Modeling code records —

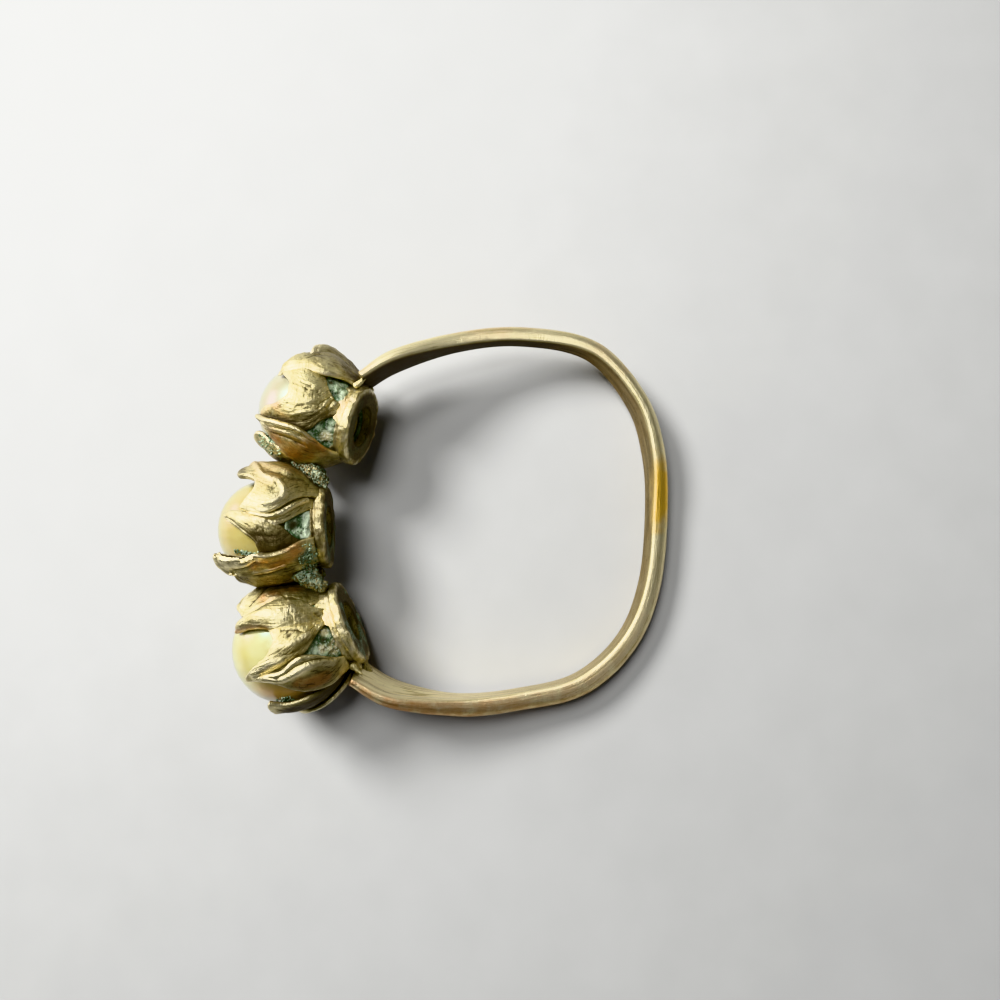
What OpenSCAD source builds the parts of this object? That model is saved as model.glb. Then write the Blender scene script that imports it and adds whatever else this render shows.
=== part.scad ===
// Old ring with three pearls in rosebud cups, lying on its side.
// The metal is soldered into one piece; each pearl stands a hair free of it.
// The ring is drawn flat, its finger hole along Z and its cups toward -Y,
// and is then laid down on two of its cups and the back of its band.

/* [Part] */
// which piece to draw

/* [Band] */
// scale of the band's width, 1 as found
band_width = 1; // [0.7:0.05:1.5]
// scale of the band's thickness, 1 as found
band_thick = 1; // [0.7:0.05:1.5]
// steps from one bend of the band to the next
band_steps = 3; // [2:1:5]

/* [Pearls] */
// diameter of the upper pearl
upper_d = 4.6; // [4:0.1:5]
// diameter of the middle pearl
middle_d = 4.6; // [4:0.1:5]
// diameter of the lower pearl
lower_d = 5; // [4:0.1:5.4]

/* [Cups] */
// air between a pearl and its cup
air = 0.08; // [0.05:0.01:0.15]
// thickness of a petal
petal_thick = 0.25; // [0.2:0.01:0.4]
// step from the inner petals to the ones laid over them
layer_step = 0.31; // [0.3:0.01:0.45]
// thickness of a back collar
collar_thick = 0.45; // [0.3:0.05:0.6]
// radius of the hole in a back collar
collar_hole = 0.95; // [0.7:0.05:1.3]

/* [Rest] */
// how far the cups' side of the ring is lifted off the floor, degrees
rest_pitch = 8.7; // [5:0.1:11]
// how far the upper cup's side is lifted, degrees
rest_roll = 2.8; // [0:0.1:5]

/* [Hidden] */
REST_AT = [-0.862, 2.3, 1.985];

// bends of the band, on its flat inner wall
// x, y, width, thickness
BENDS = [
  [7.75, -6.6, 2.6, 0.6], [8.7, -4.8, 2.5, 0.8], [9.15, -1.9, 1.55, 0.92],
  [8.95, 0.9, 1.25, 0.92], [8.3, 3.7, 1.25, 1], [6.45, 5.85, 1.25, 0.95],
  [3.85, 6.95, 1.4, 0.92], [0.5, 7.3, 1.4, 0.92], [-2.2, 7.25, 1.8, 0.85],
  [-4.7, 6.5, 1.85, 0.8], [-7, 4.4, 1.5, 0.8], [-7.55, 1.1, 1.2, 0.8],
  [-7.2, -1.95, 1.5, 0.78], [-6.3, -4.8, 2.9, 0.72], [-5.35, -6.4, 3.4, 0.5],
];

// cups: centre of the collar's back face, turn in the ring's plane, droop of the front,
// pearl radius, collar's back face to the pearl's centre, collar radius
// x, y, turn, droop, pearl, stem, collar
UPPER = [-3.37, -6.46, 15.4, 15, upper_d / 2, 2.74, 1.85];
MIDDLE = [1.27, -7.91, -2.9, 2, middle_d / 2, 2.65, 1.9];
LOWER = [5.6, -6.83, -22.7, 5, lower_d / 2, 3.1, 1.95];

// petals: where round the cup its middle stands, half its spread, how far over the pearl it
// reaches from the back, lean of the tip, layer of its two edges (0 next to the pearl, 1 over
// a neighbour), outward curl of its tip
// around, half, reach, lean, far_edge, near_edge, curl
UPPER_PETALS = [
  [58, 26, 109, -18, 0, 1, 0], [95, 27, 101, -6, 1, 1, 0.4],
  [12, 32, 107, -20, 0, 0, 0], [-48, 29, 124, 22, 1, 0, 0],
  [-88, 28, 121, 26, 1, 1, 0.1], [-130, 28, 112, 0, 0, 1, 0],
  [178, 28, 112, 0, 0, 0, 0], [136, 27, 112, 0, 1, 0, 0],
];
MIDDLE_PETALS = [
  [78, 30, 106, 0, 0, 0, 0.45], [40, 24, 108, -16, 1, 1, 0],
  [-3, 27, 126, 16, 0, 0, 0], [-45, 24, 126, 6, 1, 1, 0],
  [-88, 27, 116, 0, 0, 0, 0], [-134, 28, 112, 0, 1, 1, 0],
  [-178, 27, 112, 0, 0, 0, 0], [130, 31, 112, 0, 1, 1, 0],
];
LOWER_PETALS = [
  [85, 26, 118, -14, 1, 1, 0.05], [43, 27, 128, 0, 0, 1, 0],
  [7, 20, 122, -22, 0, 0, 0], [-30, 19, 108, 13, 1, 1, 0],
  [-67, 24, 117, 8, 0, 0, 0.1], [-108, 26, 112, 0, 1, 1, 0],
  [-173, 41, 112, 0, 0, 0, 0], [124, 28, 112, 0, 1, 0, 0],
];

// runs of solder: two ends of each run and its radius at them
// x, y, z, x, y, z, radius, radius
SOLDER = [
  [-1.15, -7.65, 0.75, -1.2, -7.7, -0.8, 0.68, 0.7], [-1.25, -8.35, 0.85, -1.2, -8.4, -0.8, 0.55, 0.5],
  [-0.85, -8.15, 1.1, -1.45, -7.8, 0.9, 0.4, 0.5], [-1.3, -9.05, 0.6, -1.2, -9.1, -0.3, 0.35, 0.35],
  [3.5, -7.95, 0.8, 3.55, -8, -0.85, 0.52, 0.5], [3.75, -8.65, 0.7, 3.7, -8.6, -0.6, 0.42, 0.4],
  [3.3, -8.25, 1.15, 3.85, -8.1, 1.05, 0.32, 0.36], [-5.55, -6.05, 1.25, -5, -6.7, 1.15, 0.34, 0.45],
  [-5.5, -5.95, -0.9, -5.05, -6.6, -0.9, 0.3, 0.4], [8, -6.45, 0.75, 7.45, -6.85, 0.85, 0.36, 0.45],
  [8.05, -6.2, -0.6, 7.45, -6.7, -0.7, 0.3, 0.42],
];

// spread of a petal along its length, as a share of its widest
PETAL_FORM = [[0, 0.45], [0.12, 0.6], [0.28, 0.94], [0.5, 1], [0.76, 0.84], [0.9, 0.55], [1, 0.2]];
// cross-section of the band, from edge to edge over its round outside and back over its flat
// inside, as shares of its width and thickness
BAND_FORM = [
  [-0.5, 0.3], [-0.47, 0.55], [-0.38, 0.78], [-0.2, 0.95], [0, 1], [0.2, 0.95], [0.38, 0.78],
  [0.47, 0.55], [0.5, 0.3], [0.46, 0.04], [0.2, 0], [-0.2, 0], [-0.46, 0.04],
];
ALONG = 7;

// smooth curve through four neighbouring rows of a table
function curve(a, b, c, d, t) =
  0.5 * (2 * b + (c - a) * t + (2 * a - 5 * b + 4 * c - d) * t * t
    + (3 * b - a - 3 * c + d) * t * t * t);
function bend(i) = BENDS[max(0, min(len(BENDS) - 1, i))];
function band_row(i, t) = curve(bend(i - 1), bend(i), bend(i + 1), bend(i + 2), t);
function unit(v) = v / norm(v);

// skin of a tube whose rings all have the same count of points, closed at both ends
module tube(rings) {
  n = len(rings[0]);
  m = len(rings);
  pts = [for (r = rings) for (p = r) p];
  walls = [for (i = [0 : m - 2]) for (j = [0 : n - 1]) each [
    [i * n + j, i * n + (j + 1) % n, (i + 1) * n + j],
    [i * n + (j + 1) % n, (i + 1) * n + (j + 1) % n, (i + 1) * n + j]]];
  ends = [for (j = [1 : n - 2]) each [
    [0, j + 1, j], [(m - 1) * n, (m - 1) * n + j, (m - 1) * n + j + 1]]];
  polyhedron(pts, concat(walls, ends), convexity = 8);
}

module band() {
  rows = [for (i = [0 : len(BENDS) - 2]) for (k = [0 : band_steps - 1]) band_row(i, k / band_steps),
    bend(len(BENDS) - 1)];
  m = len(rows);
  tube([for (i = [0 : m - 1])
    let (d = unit([rows[min(m - 1, i + 1)].x - rows[max(0, i - 1)].x,
                   rows[min(m - 1, i + 1)].y - rows[max(0, i - 1)].y]),
         r = rows[i])
    [for (q = BAND_FORM)
      [r.x + d.y * q.y * r[3] * band_thick, r.y - d.x * q.y * r[3] * band_thick,
       q.x * r[2] * band_width]]]);
}

// places what is drawn along +Z, from its back face at Z 0, as a cup of the ring
module at_cup(cup) {
  translate([cup.x, cup.y, 0]) rotate([cup[3], 0, -cup[2]])
    rotate([90, 0, 0]) rotate([0, 0, 90]) children();
}

// radius of a cup's inner face from its pearl's centre, at an angle from its back
function cup_radius(cup, theta) = cup[4] + air + 0.02 + max(0, 48 - theta) * 0.013;
function ease(t) = t * t * (3 - 2 * t);

// layer of a petal at a point across it, from its near edge (-1) to its far edge (1)
function layer(p, e) = p[5] + (p[4] - p[5]) * ease((1 + e) / 2);

function petal_at(cup, p, s, e, out) =
  let (theta = 36 + (p[2] - 36) * s,
       phi = p[0] + p[3] * s * s + e * p[1] * lookup(s, PETAL_FORM),
       roll = 0.1 * layer(p, e) * pow(abs(e), 4) * min(1, 2 * s),
       r = cup_radius(cup, theta) + layer_step * layer(p, e) + roll + p[6] * pow(s, 4)
         + out * petal_thick)
  [r * sin(theta) * cos(phi), r * sin(theta) * sin(phi), cup[5] - r * cos(theta)];

module petal(cup, p) {
  tube([for (i = [0 : ALONG - 1]) concat(
    [for (e = [1, 0.75, 0.4, 0, -0.4, -0.75, -1]) petal_at(cup, p, i / (ALONG - 1), e, 1)],
    [for (e = [-0.95, -0.5, 0, 0.5, 0.95]) petal_at(cup, p, i / (ALONG - 1), e, 0)])]);
}

// back collar with its hole, and the dish in front of it that the pearl sits in
module collar(cup) {
  seat = cup[4] + air + 0.06;
  rim = cup[6];
  function dish(r) = cup[5] - sqrt(seat * seat - r * r);
  rotate_extrude($fn = 26) polygon([
    [collar_hole, 0], [rim - 0.1, 0], [rim, 0.1], [rim, collar_thick - 0.08],
    [rim - 0.12, collar_thick], [rim - 0.04, dish(rim - 0.2) - 0.07],
    [rim - 0.2, dish(rim - 0.2)], [rim - 0.5, dish(rim - 0.5)],
    [collar_hole, dish(collar_hole)]]);
}

module cup(row, petals) {
  at_cup(row) {
    collar(row);
    for (p = petals) petal(row, p);
  }
}

module solder() {
  for (s = SOLDER) hull() {
    translate([s[0], s[1], s[2]]) sphere(s[6], $fn = 8);
    translate([s[3], s[4], s[5]]) sphere(s[7], $fn = 8);
  }
}

module lay_down() {
  translate(REST_AT) rotate([-rest_pitch, rest_roll, 0]) children();
}

module pearl(cup) {
  lay_down() at_cup(cup) translate([0, 0, cup[5]]) sphere(cup[4], $fn = 96);
}

module soldered_mount() {
  color("#b8a468") lay_down() union() {
    band();
    cup(UPPER, UPPER_PETALS);
    cup(MIDDLE, MIDDLE_PETALS);
    cup(LOWER, LOWER_PETALS);
    solder();
  }
}

module pearl_upper() {
  color("#e6dcb4") pearl(UPPER);
}

module pearl_middle() {
  color("#e2d59a") pearl(MIDDLE);
}

module pearl_lower() {
  color("#e4d9a8") pearl(LOWER);
}

soldered_mount();
pearl_upper();
pearl_middle();
pearl_lower();
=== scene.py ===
# %% [markdown]
# # An old ring with three pearls
# The real ring was made at a bench: a half-round brass wire bent to a rounded square, three
# rosebud cups of thin petals, and solder between them. It was gilded once, and most of the
# gold has worn off. Verdigris, the green crust of old brass, sits where no finger rubs.
# This lesson builds it in small steps, and each step prints what it made.

# %% Tools and the frame
import math

import bmesh
import bpy
import numpy as np
from mathutils import Matrix, Vector


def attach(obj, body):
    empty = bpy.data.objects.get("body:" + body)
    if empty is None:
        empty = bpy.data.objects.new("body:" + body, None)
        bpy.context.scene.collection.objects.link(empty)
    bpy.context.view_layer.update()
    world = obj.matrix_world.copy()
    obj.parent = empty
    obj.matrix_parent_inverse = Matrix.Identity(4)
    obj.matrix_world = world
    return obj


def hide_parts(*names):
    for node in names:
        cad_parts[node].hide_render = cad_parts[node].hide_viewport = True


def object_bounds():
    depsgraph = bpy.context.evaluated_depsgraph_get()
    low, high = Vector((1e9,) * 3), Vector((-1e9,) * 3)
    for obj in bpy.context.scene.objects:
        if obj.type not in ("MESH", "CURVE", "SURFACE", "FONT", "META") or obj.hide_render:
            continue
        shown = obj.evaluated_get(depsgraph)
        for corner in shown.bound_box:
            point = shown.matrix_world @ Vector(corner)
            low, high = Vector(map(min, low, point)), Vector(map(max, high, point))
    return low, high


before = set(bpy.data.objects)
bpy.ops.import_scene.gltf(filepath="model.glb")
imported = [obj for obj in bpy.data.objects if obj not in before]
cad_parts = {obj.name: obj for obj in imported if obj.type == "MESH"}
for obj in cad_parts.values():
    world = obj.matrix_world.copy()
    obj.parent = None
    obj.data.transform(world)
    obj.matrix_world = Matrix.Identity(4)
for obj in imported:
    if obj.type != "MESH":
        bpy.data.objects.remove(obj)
cad_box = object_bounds()
cad_size = [round((high - low) * 1000, 2) for low, high in zip(*cad_box)]
print("nodes:", sorted(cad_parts), "size in mm:", cad_size)

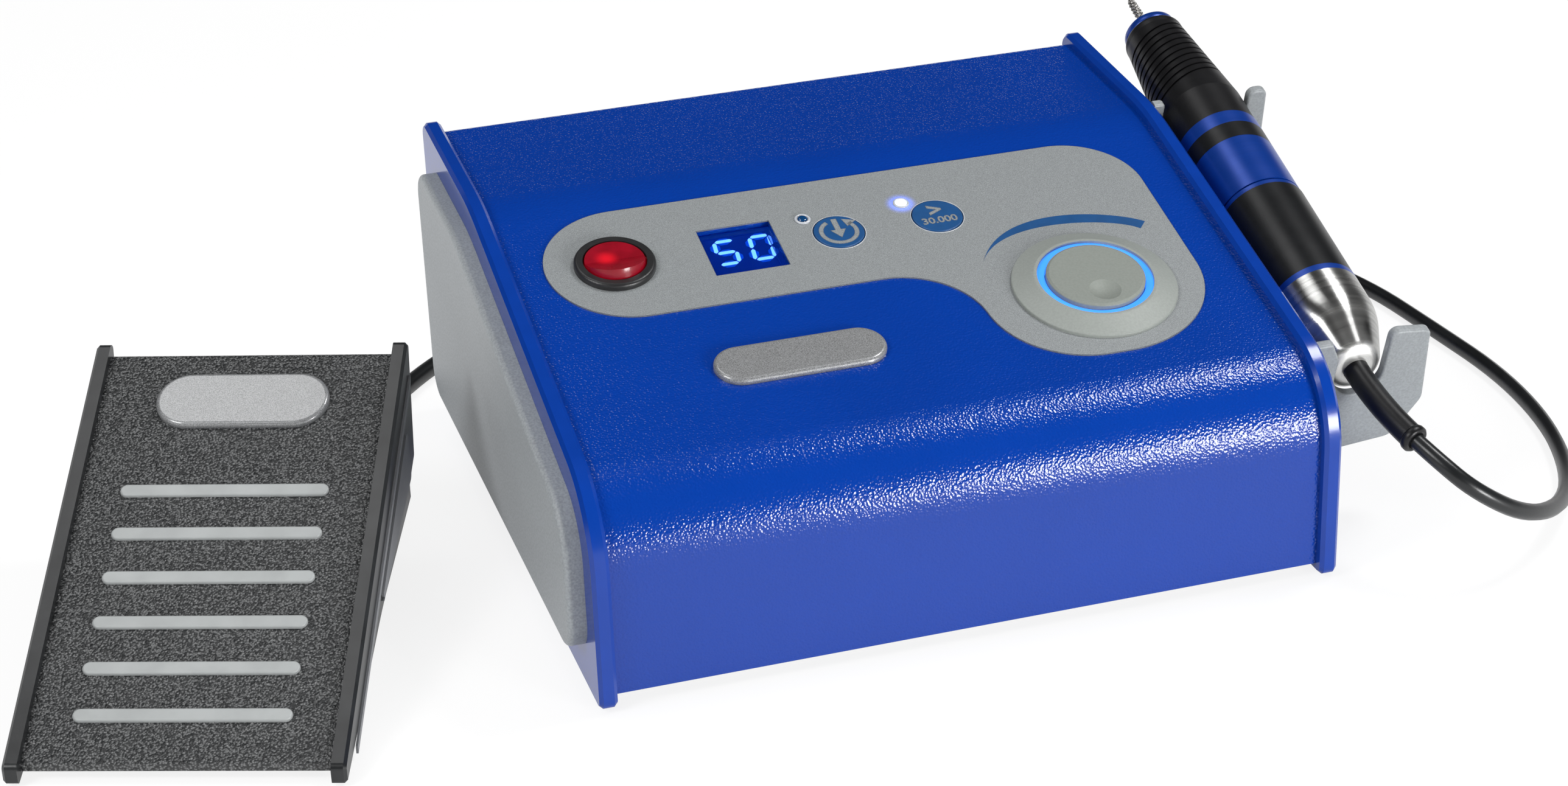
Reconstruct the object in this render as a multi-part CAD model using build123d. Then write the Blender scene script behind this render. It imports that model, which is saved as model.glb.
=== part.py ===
from build123d import *
import math
import os

# Micromotor polisher: control unit, handpiece in its side holder, foot pedal and two cables.
# All sizes are in millimetres. X runs to the right seen from the front, Y to the back, Z up,
# and the floor that the set stands on is Z = 0.

# Place of the shared zero, seen from the front corner of the control unit
SET_MIDDLE_X = -55.9
SET_MIDDLE_Y = 88.86

# Clearances that several pieces share
FLAT_GAP = 0.3
RUNNING_GAP = 0.3
FIT_GAP = 0.05
LEAST_EDGE = 0.005
OVERRUN = 2.0
FULL_TURN = 360.0

# Control unit: folded cover between two cheeks
COVER_WIDTH = 200.0
COVER_DEPTH = 188.5
COVER_THICKNESS = 2.0
COVER_BOTTOM = 4.0
SLOPE_START_HEIGHT = 57.77
SLOPE_ANGLE = 14.39
TOP_ANGLE = 2.75
TOP_KNEE_DEPTH = 127.7
FRONT_BEND_RADIUS = 24.0
TOP_BEND_RADIUS = 80.0
BACK_BEND_RADIUS = 3.0
CHEEK_THICKNESS = 5.0
CHEEK_PROUD = 3.0
CHEEK_CORNER_RADIUS = 5.0
CHEEK_BEVEL = 1.0

# Floor, rear wall and feet of the control unit
FLOOR_THICKNESS = 2.0
REAR_WALL_THICKNESS = 2.0
REAR_WALL_SETBACK = 2.0
VENT_COUNT = 9
VENT_WIDTH = 3.0
VENT_HEIGHT = 30.0
VENT_PITCH = 6.5
VENT_X = -5.0
VENT_Z = 58.0
FOOT_RADIUS = 7.0
FOOT_SINK = 1.5
FOOT_BEVEL = 0.8
FOOT_INSET = 16.0

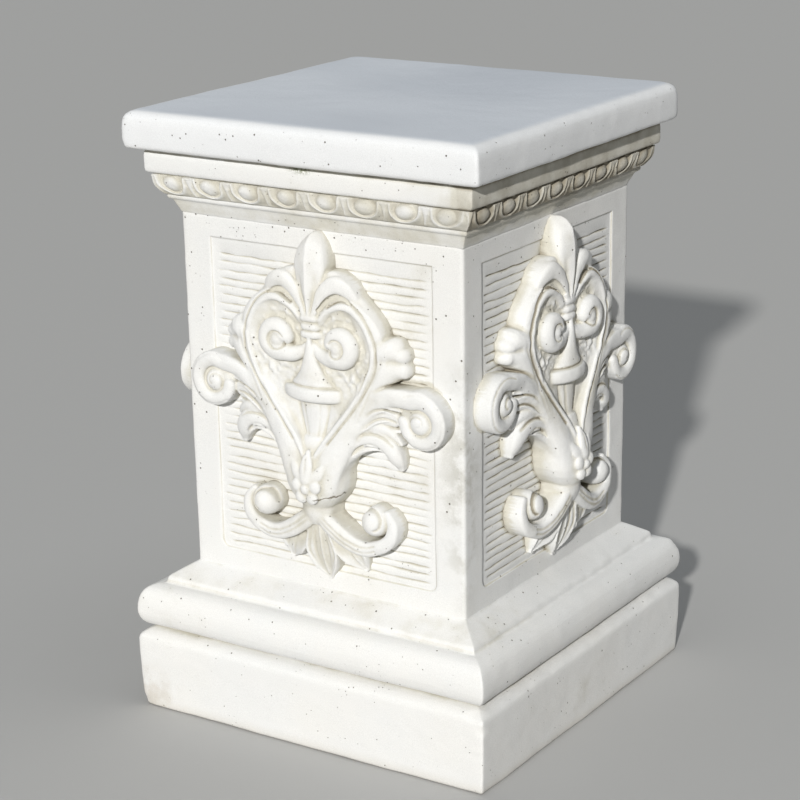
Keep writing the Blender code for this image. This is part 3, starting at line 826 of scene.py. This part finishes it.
def stem():
    """The stem from the knot round to the trunk, with a fine raised rim on its inner side."""
    ridge([
        (9, 234, 3.5, 18), (17, 243.5, 4, 18.5), (26, 249.5, 4.2, 18.5), (34, 251.5, 4.6, 18.5),
        (43, 249, 6, 18.5), (52, 241.5, 8, 18.5), (60, 230, 9, 18.5), (64.5, 212, 9.5, 18.5),
        (62, 189, 10.5, 19), (50, 170, 11, 20), (38, 151, 12, 22), (27, 134, 13, 24.5),
        (18, 116, 13.5, 28), (11, 98, 14, 30),
    ], 0.5, 0.0, 2.0)
    rim = [
        (10, 236, 2.0, 19.5), (17, 243.5, 2.4, 20), (26, 248.6, 2.6, 20.3), (33, 250.4, 2.7, 20.3),
        (42, 248.8, 2.7, 20.2), (53, 240, 2.8, 20), (60.5, 226, 2.8, 20), (62.5, 210, 2.8, 20),
        (59.5, 196, 2.7, 20.3), (49.5, 178, 2.6, 20.8), (36.5, 160.5, 2.5, 22), (25, 147, 2.4, 23.5),
        (13.5, 132.5, 2.3, 26), (5.5, 120, 2.0, 28),
    ]
    ridge(rim, 0.8, 0.0, 0.6)
    line = []
    for x, up, _, _ in rim[1:-1]:
        over = smooth_step(up, 222.0, 240.0) if x > 40 else 1.0
        reach = 3.6 * (1.0 - 0.7 * over) if up > 205 else 3.9
        line.append((x + reach, up + 4.2 * over * (up > 205), 2.4))
    incise(line, 0.80, 8.0, 0.34)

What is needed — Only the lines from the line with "Reconstruct the object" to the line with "SET_MIDDLE_Y = 88.86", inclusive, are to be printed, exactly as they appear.

Exercise answer —
Reconstruct the object in this render as a multi-part CAD model using build123d. Then write the Blender scene script behind this render. It imports that model, which is saved as model.glb.
=== part.py ===
from build123d import *
import math
import os

# Micromotor polisher: control unit, handpiece in its side holder, foot pedal and two cables.
# All sizes are in millimetres. X runs to the right seen from the front, Y to the back, Z up,
# and the floor that the set stands on is Z = 0.

# Place of the shared zero, seen from the front corner of the control unit
SET_MIDDLE_X = -55.9
SET_MIDDLE_Y = 88.86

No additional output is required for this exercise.